While Canada has a reputation of being a peaceful nation, as opposed to its militaristic neighbour to its south, the Canadian military has participated in all US imperialist wars overseas. The Canadian military was deployed to the USSR, as part of the multinational foreign intervention in 1918-22 to overthrow the new Bolshevik regime. The foreign military forces, such as the Canadian forces, assisted the White anticommunist Russians in their failed bid to restore the Tsarist system.

Canada has provided military and logistical support to the ultranationalist regime in Kiev, the Ukraine. Canada has a long history of providing refuge to Ukrainian ultrarightist and neo-Nazi war criminals, giving sanctuary to those Ukrainians who collaborated with Nazi forces during World War 2. These Ukrainian communities in Canada have helped to push Canadian politics in a rightward direction.
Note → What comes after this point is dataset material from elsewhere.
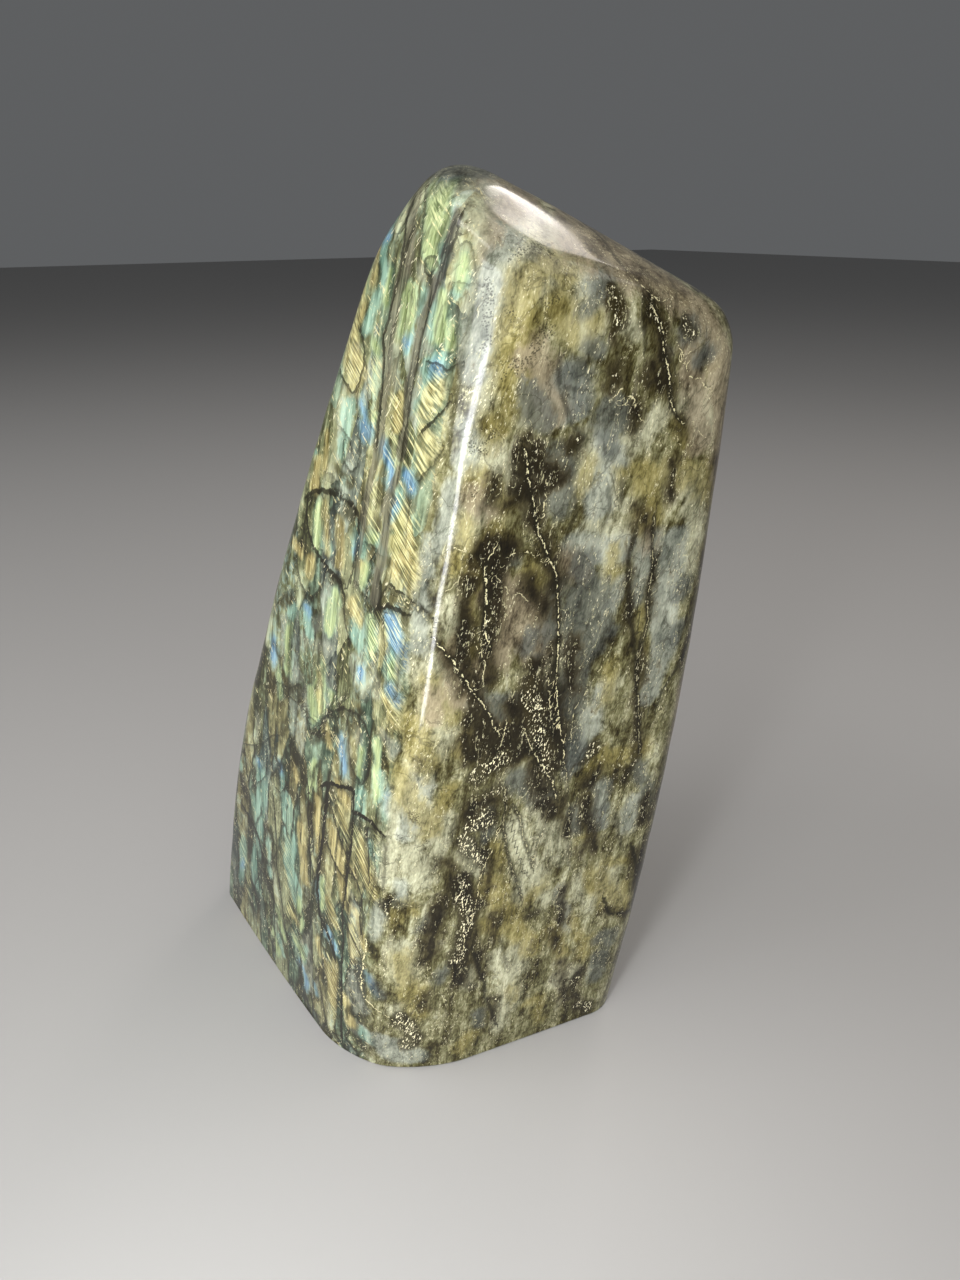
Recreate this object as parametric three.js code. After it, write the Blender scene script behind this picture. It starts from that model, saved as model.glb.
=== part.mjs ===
import * as THREE from 'three';
import { mergeVertices } from 'three/addons/utils/BufferGeometryUtils.js';

// Labradorite freeform: one polished piece of rock that stands on its flat sawn base.
// It was sawn to a leaning block, each face was ground with a slight crown, and the edges
// between the faces were rounded and polished.
// Millimetres, +Z up, origin in the middle of the base. The flash face looks towards -Y and
// leans back; the olive face looks towards +X and overhangs the base.

// A ground face passes through the point "at". Its outward normal faces "facing" degrees round
// from -Y towards +X and is tipped up by "tilt" degrees. "crown" is the radius of its slight
// bulge, counted from the point "from"; a face with no crown is flat.
const FLASH_FACE = { at: [0, -30.9, 0], facing: 0, tilt: 1.6, crown: 1180, from: [0, -30, 0] };
const OLIVE_FACE = { at: [39.4, -30, 0], facing: 79, tilt: -4.6, crown: 2500, from: [52, 0, 95] };
const BACK_FACE = { at: [0, 46.3, 115], facing: 180, tilt: -0.7, crown: 1280, from: [0, 44, 115] };
const LEFT_LOWER = { at: [-83.3, 0, 10], facing: -90, tilt: -2 };
const LEFT_UPPER = { at: [-44.7, -26, 48], facing: -85, tilt: 24.8 };
const LEFT_SHOULDER = { at: [-6.7, -5, 188], facing: -70, tilt: 58.3 };
const FOOT_FACET = { at: [34.1, -22.1, 0], facing: 41, tilt: -14.3 };

// The tip is cut by four facets: a long slope down to the back, a small one over the flash
// face, a bevel over the olive face and a narrow one at its far corner.
const TOP_SLOPE = { at: [41, -5, 203.3], facing: 176, tilt: 62.1 };
const TIP_FACET = { at: [33, -3, 197.8], facing: -5, tilt: 45 };
const TOP_BEVEL = { at: [57, -12.5, 183.8], facing: 82, tilt: 50.1 };
const CORNER_FACET = { at: [62, 20, 177.8], facing: 108.3, tilt: 54.6 };

// Radii of the rounded edges. The front edge, between the flash and olive faces, widens to its
// upper radius between two heights below the tip.
const LEFT_BELLY_RADIUS = 60;
const SHOULDER_RADIUS = 22;
const FRONT_EDGE_RADIUS = 8;
const FRONT_EDGE_UPPER_RADIUS = 14;
const FRONT_EDGE_WIDENS_FROM = 150;
const FRONT_EDGE_WIDENS_TO = 180;
const FOOT_RADIUS = 7;
const BACK_EDGE_RADIUS = 10;
const LEFT_EDGE_RADIUS = 8;
const TIP_RADIUS = 8;
const TOP_RADIUS = 5;
const BASE_RIM_RADIUS = 1;

// The skin is measured outwards from a leaning axis inside the stone: level up to the height of
// the shoulder, then fanned upwards to the tip.
const AXIS_LEAN = 0.22;
const AXIS_BACK = 5;
const SHOULDER_HEIGHT = 140;
const FURTHEST = 160;
const AROUND = 80;
const FOOT_HEIGHTS = [0, 0.3, 1];
const SIDE_ROWS = 25;
const TIP_ROWS = 31;
const HALVINGS = 34;

// The points of a row are shared out half by length and half by turning, so that they crowd
// round the edges. The sharing is worked out on this many even steps.
const TRIAL_STEPS = 360;

const POLISHED_LABRADORITE = { color: 0x7b8265, roughness: 0.18, metalness: 0 };

function groundFace( { at, facing, tilt, crown, from } ) {

	const round = THREE.MathUtils.degToRad( facing );
	const up = THREE.MathUtils.degToRad( tilt );
	const normal = new THREE.Vector3(
		Math.sin( round ) * Math.cos( up ),
		- Math.cos( round ) * Math.cos( up ),
		Math.sin( up )
	);
	const point = new THREE.Vector3( ...at );
	const plane = new THREE.Plane().setFromNormalAndCoplanarPoint( normal, point );
	if ( ! crown ) return ( p ) => plane.distanceToPoint( p );

	const axis = new THREE.Line3( new THREE.Vector3( ...from ), new THREE.Vector3( ...from ).add( normal ) );
	const foot = new THREE.Vector3();
	return ( p ) => {

		axis.closestPointToPoint( p, false, foot );
		return plane.distanceToPoint( p ) + foot.distanceToSquared( p ) / ( 2 * crown );

	};

}

// Two faces meeting in an edge of the given radius. Values are distances, negative inside.
function roundedEdge( a, b, radius ) {

	const pastA = Math.max( a + radius, 0 );
	const pastB = Math.max( b + radius, 0 );
	return Math.min( Math.max( a, b ), - radius ) + Math.hypot( pastA, pastB );

}

const flashFace = groundFace( FLASH_FACE );
const oliveFace = groundFace( OLIVE_FACE );
const backFace = groundFace( BACK_FACE );
const leftLower = groundFace( LEFT_LOWER );
const leftUpper = groundFace( LEFT_UPPER );
const leftShoulder = groundFace( LEFT_SHOULDER );
const footFacet = groundFace( FOOT_FACET );
const topSlope = groundFace( TOP_SLOPE );
const tipFacet = groundFace( TIP_FACET );
const topBevel = groundFace( TOP_BEVEL );
const cornerFacet = groundFace( CORNER_FACET );

function distanceToSkin( p ) {

	let left = roundedEdge( leftLower( p ), leftUpper( p ), LEFT_BELLY_RADIUS );
	left = roundedEdge( left, leftShoulder( p ), SHOULDER_RADIUS );

	const widened = THREE.MathUtils.inverseLerp( FRONT_EDGE_WIDENS_FROM, FRONT_EDGE_WIDENS_TO, p.z );
	const frontRadius = THREE.MathUtils.lerp(
		FRONT_EDGE_RADIUS,
		FRONT_EDGE_UPPER_RADIUS,
		THREE.MathUtils.clamp( widened, 0, 1 )
	);
	let sides = roundedEdge( flashFace( p ), oliveFace( p ), frontRadius );
	sides = roundedEdge( sides, footFacet( p ), FOOT_RADIUS );
	sides = roundedEdge( sides, backFace( p ), BACK_EDGE_RADIUS );
	sides = roundedEdge( sides, left, LEFT_EDGE_RADIUS );

	let top = roundedEdge( topSlope( p ), tipFacet( p ), TIP_RADIUS );
	top = roundedEdge( top, topBevel( p ), TOP_RADIUS );
	top = roundedEdge( top, cornerFacet( p ), TOP_RADIUS );

	const block = roundedEdge( sides, top, TOP_RADIUS );
	return roundedEdge( block, - p.z, BASE_RIM_RADIUS );

}

// Where the ray of one row and direction leaves the stone, found by halving.
function pointOnSkin( row, direction ) {

	const sideRow = row - FOOT_HEIGHTS.length + 1;
	let height = SHOULDER_HEIGHT;
	let climb = 0;
	if ( row < FOOT_HEIGHTS.length ) {

		height = FOOT_HEIGHTS[ row ];

	} else if ( sideRow <= SIDE_ROWS ) {

		height = THREE.MathUtils.mapLinear( sideRow, 0, SIDE_ROWS, FOOT_HEIGHTS.at( - 1 ), SHOULDER_HEIGHT );

	} else {

		climb = ( sideRow - SIDE_ROWS ) / TIP_ROWS * Math.PI / 2;

	}

	const start = new THREE.Vector3( AXIS_LEAN * height, AXIS_BACK, height );
	const ray = new THREE.Ray( start, new THREE.Vector3(
		Math.sin( direction ) * Math.cos( climb ),
		- Math.cos( direction ) * Math.cos( climb ),
		Math.sin( climb )
	) );
	const point = new THREE.Vector3();
	const justAboveBase = 1e-4;
	let inside = 0;
	let outside = FURTHEST;
	for ( let i = 0; i < HALVINGS; i ++ ) {

		const middle = ( inside + outside ) / 2;
		ray.at( middle, point );
		point.z = Math.max( point.z, justAboveBase );
		if ( distanceToSkin( point ) < 0 ) inside = middle;
		else outside = middle;

	}

	return ray.at( inside, point );

}

function rowOfPoints( row ) {

	const trial = [];
	for ( let i = 0; i <= TRIAL_STEPS; i ++ ) {

		trial.push( pointOnSkin( row, i / TRIAL_STEPS * 2 * Math.PI ) );

	}

	const lengths = [];
	const turns = [];
	for ( let i = 0; i < TRIAL_STEPS; i ++ ) {

		const before = trial[ ( i + TRIAL_STEPS - 1 ) % TRIAL_STEPS ];
		const step = trial[ i + 1 ].clone().sub( trial[ i ] );
		lengths.push( step.length() );
		turns.push( step.angleTo( trial[ i ].clone().sub( before ) ) );

	}

	const perimeter = lengths.reduce( ( sum, length ) => sum + length, 0 );
	const turning = turns.reduce( ( sum, turn ) => sum + turn, 0 );
	const points = [];
	let share = 0;
	for ( let i = 0; i < TRIAL_STEPS; i ++ ) {

		const next = share + ( lengths[ i ] / perimeter + turns[ i ] / turning ) / 2;
		while ( points.length < AROUND && points.length / AROUND < next ) {

			const part = ( points.length / AROUND - share ) / ( next - share );
			points.push( pointOnSkin( row, ( i + part ) / TRIAL_STEPS * 2 * Math.PI ) );

		}

		share = next;

	}

	return points;

}

// A closed cylinder of unit size, each of whose rows is pushed out to the stone's skin. The
// cylinder's own axis is Y, and its end caps become the flat base and the crest of the top.
function stoneGeometry() {

	const lastRow = FOOT_HEIGHTS.length - 1 + SIDE_ROWS + TIP_ROWS - 1;
	const skin = new THREE.CylinderGeometry( 1, 1, 1, AROUND, lastRow );
	skin.deleteAttribute( 'normal' );
	skin.deleteAttribute( 'uv' );
	const geometry = mergeVertices( skin, 1e-5 );

	const rows = [];
	for ( let row = 0; row <= lastRow; row ++ ) rows.push( rowOfPoints( row ) );

	const baseCentre = new THREE.Vector3( 0, 0, 0 );
	const crest = pointOnSkin( lastRow + 1, 0 );
	const position = geometry.attributes.position;
	const corner = new THREE.Vector3();
	for ( let i = 0; i < position.count; i ++ ) {

		corner.fromBufferAttribute( position, i );
		const row = Math.round( ( corner.y + 0.5 ) * lastRow );
		const onAxis = Math.hypot( corner.x, corner.z ) < 0.5;
		const column = Math.round( Math.atan2( corner.x, corner.z ) / ( 2 * Math.PI ) * AROUND );
		let point = rows[ row ][ ( column + AROUND ) % AROUND ];
		if ( onAxis ) point = row === 0 ? baseCentre : crest;
		position.setXYZ( i, point.x, point.y, point.z );

	}

	geometry.computeVertexNormals();
	return geometry;

}

const stone = new THREE.Mesh( stoneGeometry(), new THREE.MeshStandardMaterial( POLISHED_LABRADORITE ) );
stone.name = 'stone';

const group = new THREE.Group();
group.add( stone );

export default group;
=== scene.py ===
import math
import bpy
import numpy as np
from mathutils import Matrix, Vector
from mathutils.bvhtree import BVHTree
from mathutils.interpolate import poly_3d_calc


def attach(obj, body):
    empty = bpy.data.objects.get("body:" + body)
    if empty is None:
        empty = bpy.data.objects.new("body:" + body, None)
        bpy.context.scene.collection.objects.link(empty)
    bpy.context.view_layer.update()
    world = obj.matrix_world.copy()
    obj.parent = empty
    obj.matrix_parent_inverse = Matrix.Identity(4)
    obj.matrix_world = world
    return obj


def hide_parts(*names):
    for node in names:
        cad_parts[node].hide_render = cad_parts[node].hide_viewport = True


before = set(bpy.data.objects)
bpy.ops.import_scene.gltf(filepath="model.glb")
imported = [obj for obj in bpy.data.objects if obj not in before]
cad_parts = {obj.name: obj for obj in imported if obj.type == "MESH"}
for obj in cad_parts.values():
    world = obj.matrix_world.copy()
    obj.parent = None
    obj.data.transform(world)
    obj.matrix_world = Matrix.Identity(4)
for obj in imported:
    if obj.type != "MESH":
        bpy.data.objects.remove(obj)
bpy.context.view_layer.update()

# ---------------------------------------------------------------------------------------------
# The stone: one piece of labradorite, a feldspar rock, sawn to a leaning block that stands on its
# flat base. Each face was ground with a slight crown, the edges were rounded by hand and the
# whole was polished. Lengths are in mm, and angles in degrees.
FLASH_CROWN = 1180


def ground_face(at, facing, tilt, crown=0, about=(0, 0, 0)):
    """How far outside a face a point is. The face goes through `at`, looks `facing` round from -Y
    towards +X and `tilt` upwards, and bulges about a point with this radius of crown."""
    a, t = math.radians(facing), math.radians(tilt)
    normal = np.array([math.sin(a) * math.cos(t), -math.cos(a) * math.cos(t), math.sin(t)])

    def distance(p):
        d = (p - np.array(at)) @ normal
        if crown:
            off = p - np.array(about)
            off = off - (off @ normal)[..., None] * normal
            d = d + (off * off).sum(-1) / (2 * crown)
        return d
    return distance


def rounded_edge(a, b, radius):
    """How far outside two faces at once a point is, with the edge between them rounded."""
    past = np.hypot(np.maximum(a + radius, 0), np.maximum(b + radius, 0))
    return np.minimum(np.maximum(a, b), -radius) + past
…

Canada allowed itself to become a haven for Ukrainian neo-Nazis, and subsequent generations of Canadian politicians have recycled the ultranationalist view of history bequeathed to them. Racism against ethnic minorities – including Islamophobic killings – has reared its ugly head in Canada. Ottawa’s participation in the ‘war on terror’ has brought its domestic consequences of increasing racism against Islamic communities to its doorstep.

It is time to cancel Canada Day as a first step towards confronting Canada’s racist past. Only by being honest about the horrific discoveries of the recent past – and the impact they have on perpetuating racist practices in the present – can we rebuild a new equitable vision of the future.